4. Virginia’s loss means the Cavaliers went 0-2 for the second straight year in Omaha. While they have reached the CWS in three of the last four seasons, they are 1-6 in those appearances and have lost six straight games.
Getting to Omaha is hard enough and Virginia has re-established itself as probably the best program in the ACC over the last four years. But now that the Cavaliers are consistently getting to the CWS, it’s fair to ask what they have to do to get over the hump and make an extended stay in Omaha.
Four of their six losses have come by one run, including Friday’s 3-2, walk-off loss to North Carolina. So, while the trips have ended disappointingly quickly, Virginia is clearly close.
“It’s just being a little bit better, having some guys that when we’ve won in the past, we’ve had really, really elite pitching and always have played great defense,” coach Brian O’Connor said. “So, it’s to get a little bit better on the mound and finishing innings off on the mound. We’ve got to get some position players the next time we come here that really step up and have big days. And we just didn’t have enough of it today.
“I don’t think it’s anything with regards to the program or anything. We’re proud of making our seventh trip, but I feel like we absolutely know what it takes to win in Omaha. You’ve just got to get the guys to do it. And when you come here enough, there’s going to be times that you don’t perform real well.
“We’re really, really close. We were really close last year and just have to be focused on being a little bit, as you said, that 1 percent, a little bit better. And we weren’t that this weekend.”
Virginia is expected to lose some key pieces from this year’s team. Virginia is likely to lose five regulars from its lineup, including shortstop Griff O’Ferrall, who O’Connor called a “program changer.” Some key pitchers also figure to move on, including righthander Jay Woolfolk, who started Sunday.
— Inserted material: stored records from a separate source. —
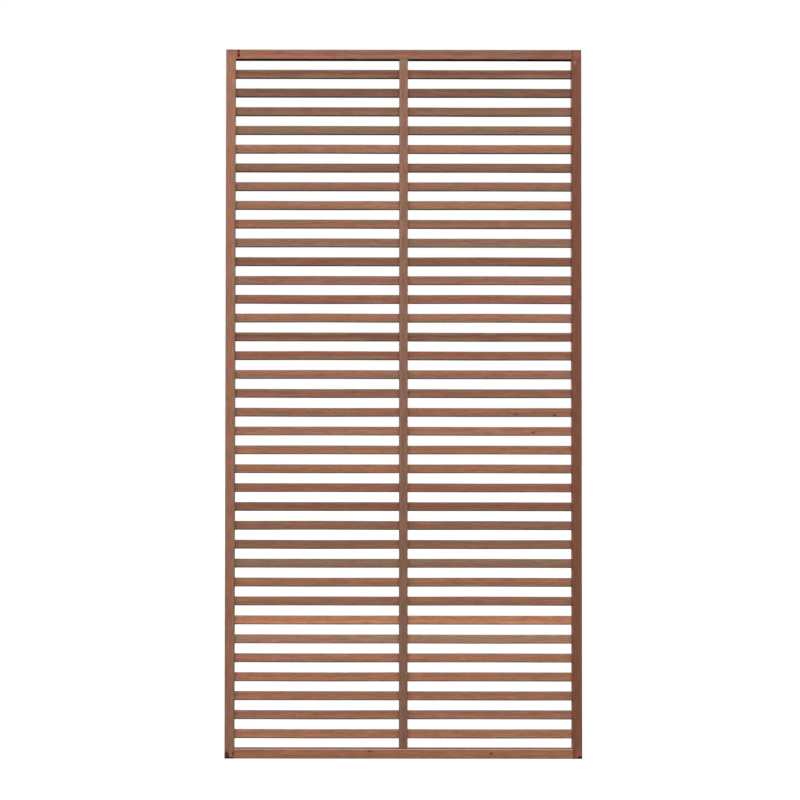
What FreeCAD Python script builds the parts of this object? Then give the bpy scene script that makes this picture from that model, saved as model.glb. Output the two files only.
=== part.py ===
import FreeCAD, Part
import os
import Sketcher

# Garden privacy screen, in millimetres: a hardwood frame of two full-height stiles and two rails,
# filled with thin horizontal slats. The slats run through both bays. Their ends are let into the
# stiles, and a batten on either side of them makes the mullion up the middle.
# x runs across the front, y from the front to the back and z up. The origin is at the bottom
# centre of the panel, halfway through its depth.

document = FreeCAD.newDocument("PrivacyScreen")
sheet = document.addObject("Spreadsheet::Sheet", "Sizes")

driving_sizes = (
    ("panel_width", 900, "across both stiles"),
    ("panel_height", 1790, "length of the stiles"),
    ("frame_depth", 30, "front to back of stiles and rails"),
    ("stile_face", 24.5, "width of a stile seen from the front"),
    ("rail_face", 24.5, "width of a rail seen from the front"),
    ("slat_face", 22.5, "width of a slat seen from the front"),
    ("slat_thickness", 10, "front to back of a slat, halfway through the frame"),
    ("slat_count", 36, "slats, with equal gaps between them and to the rails"),
    ("housing_depth", 10, "how deep the slots in the stiles are cut"),
    ("housing_gap", 0.5, "play between a slat's end and the bottom of its slot"),
    ("mullion_face", 21.5, "width of the battens seen from the front"),
    ("arris_radius", 1, "rounding along every piece of wood"),
    ("corner_screw_shank", 4.5, "diameter"),
    ("corner_screw_head", 8, "diameter of the countersunk head"),
    ("corner_screw_bite", 40, "reach into the end of a rail"),
    ("corner_screw_spacing", 14, "between the two screws of a corner, through the depth"),
    ("mullion_screw_shank", 3.5, "diameter"),
    ("mullion_screw_head", 6.5, "diameter of the countersunk head"),
    ("mullion_screw_bite", 20, "reach into the end of a batten"),
    ("screw_sink", 1, "screw heads lie this far below the wood"),
    ("pin_shank", 1.6, "diameter of the pins that hold the slats"),
    ("pin_head", 3, "diameter"),
    ("pin_head_height", 0.8, "height of the straight head, which lies flush with the wood"),
    ("fastener_clearance", 0.05, "between a fastener and its hole, all round"),
)
for row, (alias, value, note) in enumerate(driving_sizes, start=1):
    sheet.set(f"A{row}", alias)
    sheet.set(f"B{row}", str(value))
    sheet.set(f"C{row}", note)
    sheet.setAlias(f"B{row}", alias)
document.recompute()

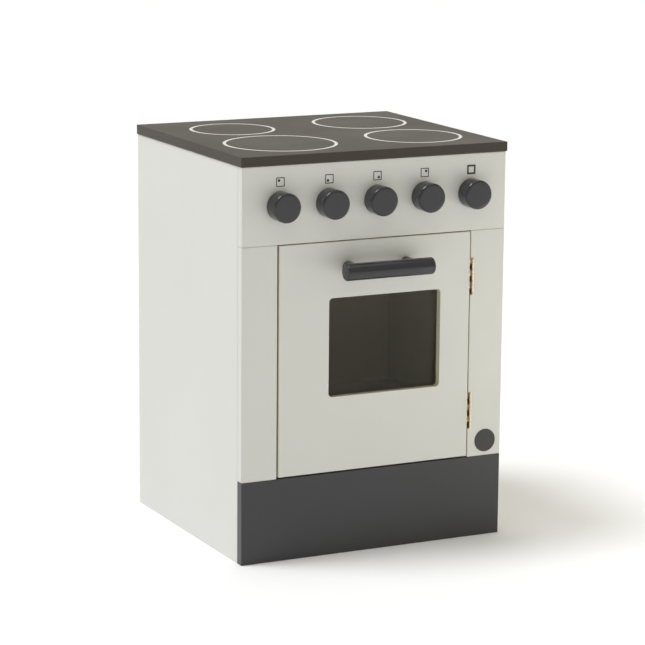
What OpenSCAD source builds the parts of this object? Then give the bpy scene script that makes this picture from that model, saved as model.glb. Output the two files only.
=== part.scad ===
// Toy kitchen: a small wooden stove with a hinged oven door, a bar handle and five turning knobs.
// X runs to the right, Y to the back and Z up. The origin is on the floor, under the middle of
// the whole object, so the door handle counts in the depth.

/* [Cabinet] */
// Height of the worktop's upper face
kitchen_h = 500; // [470:1:560]
// Width of the worktop
worktop_w = 361; // [350:1:420]
// Depth of the worktop
worktop_d = 323.5; // [300:0.5:360]
// How far the worktop stands past the cabinet at the front and sides
overhang = 1.5; // [0:0.5:10]
// Thickness of every board
board_t = 12; // [12:0.5:15]
// Height of the plinth
plinth_h = 103.5; // [90:0.5:120]
// Height of the control panel
control_h = 96; // [80:0.5:110]
// Width of each stile beside the door
stile_w = 47; // [44:0.1:60]
// Height of the oven floor's upper face
oven_floor_z = 143; // [136:1:160]
// Distance from the cabinet's front to the back panel's front face
back_panel_y = 280; // [200:1:290]
// Radius of the eased edges of the white boards
edge_r = 1; // [0.5:0.1:2]
// Radius of the eased edges of the worktop
worktop_edge_r = 1.2; // [0.5:0.1:3]

/* [Door] */
// Gap round the door at the top and at the hinges
door_gap = 1; // [0.5:0.1:2]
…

But Virginia will return infielders Henry Godbout (.372/.472/.645) and Henry Ford (.336/.409/.597, 17 HR), two of the team’s top hitters and lefthander Evan Blanco (8-3, 3.62), the team’s No. 1 starter. A return to Omaha in 2025 is not out of the question.
5. The first six games in the CWS have all been won by the team that was nominally the home team. That hasn’t happened in Omaha since 1984, when the home team won the first 11 games.
There’s probably not a ton to take from that stat. There have been three walk-offs and that’s helping the numbers. But it’s striking nonetheless – and an extension of a very chalky first two weekends of the NCAA Tournament.